David: We want to hear their song, they have a little song they’ve planned for us, so we’d like to hear it.
David: And the grocery bagger, you don’t want to break his heart, do you?
Madonna: [Shakes her head yes]
David: No, look at this [clock showing the time is 12:13] Look see? Hi how ya doing? Oh, ok, so.
Madonna: It’s not really this late anyway, this is all a fantasy.
David: Right, but I mean when…
Madonna: We are living ahead of the time when it actually is.
David: Exactly, very heavy Madonna, thank you.
David: I don’t know, I don’t kn…
Madonna: Don’t f*** with me Dave?
David: I know.
Madonna: Don’t make me act a fool.
David: Um, so I think what we’ll do is..
Madonna: Wait a minute, I just want to ask you one more question.
David: Yeah, sure, go ahead shoot.
Madonna: Have you ever smoked Endo?
David: I’m sorry?
Madonna: Have you ever smoked Endo?
David: I don’t know what you’re talking about.
Madonna: You’re a god-damn liar!
David: I , No, I ah, uh, ah, I don’t ah, I don’t.
[Madonna laughing hysterically] [organ music]
David: No, I don’t, I, uh sorry, I don’t, I don’t know what you’re talking about.
Madonna: Well, you should.
David: Alright, well, I’ll put that on my list of things to do.
Audience Member: Get off!
David: [writing on a piece of paper] Smoke some Endo!
Madonna: Oh, oh, oh, and pee in the shower.
David: Ok, pee in the shower.
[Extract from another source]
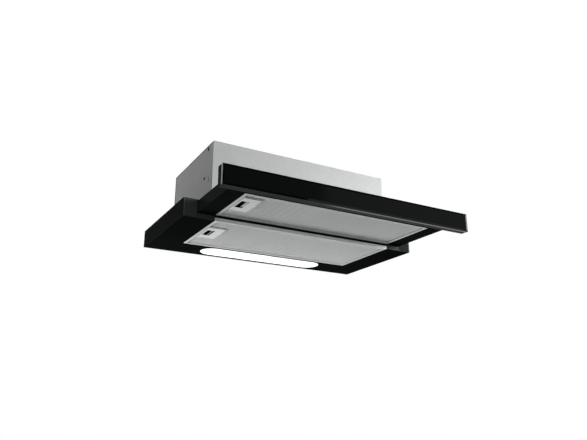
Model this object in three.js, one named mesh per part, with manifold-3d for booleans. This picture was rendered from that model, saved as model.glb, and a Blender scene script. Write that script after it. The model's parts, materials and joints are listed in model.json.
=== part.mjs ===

Get those panties cleaned. Ok, alright Madonna.
Madonna: Don’t tell me you haven’t peed in the shower.
David: [laughing strangely] Whoop!
Madonna: Everybody pees in the shower and everybody picks their nose.
Audience Member: Get off!
David: Ok, now, um.
Madonna: Why do we have to be, why do you keep flashing that card?
David: Because, we because…
Madonna: Can’t we just break the rules?
Audience Member: Get off!
Madonna: Who said that?
David: No, no, that’s the guy you wouldn’t kiss earlier.
David: The guy out there, you irritated him.
David: Alright, ok, now.
Madonna: Is the show almost over?
David: The show is nearly over, we have to say goodbye now.
Madonna: We only have a few minutes.
David: We only have a few minutes and thank you again from the bottom of my heart, it was nice of you to stop by tonight.
Madonna: When you come back I’ll still be here, f*** it!
David: Of course that’s what I was going to say, she, she, [in a loud crazy voice] she won’t leave, we can’t get rid of her, what if she’s still here tomorrow night!
[laughter] [organ music, Jaws?]
David: [in a strange voice] Ah, that’s crazy, ah, ah…
David: Ah, just for the hell of it let’s do a commercial and see what happens, we’ll be right back.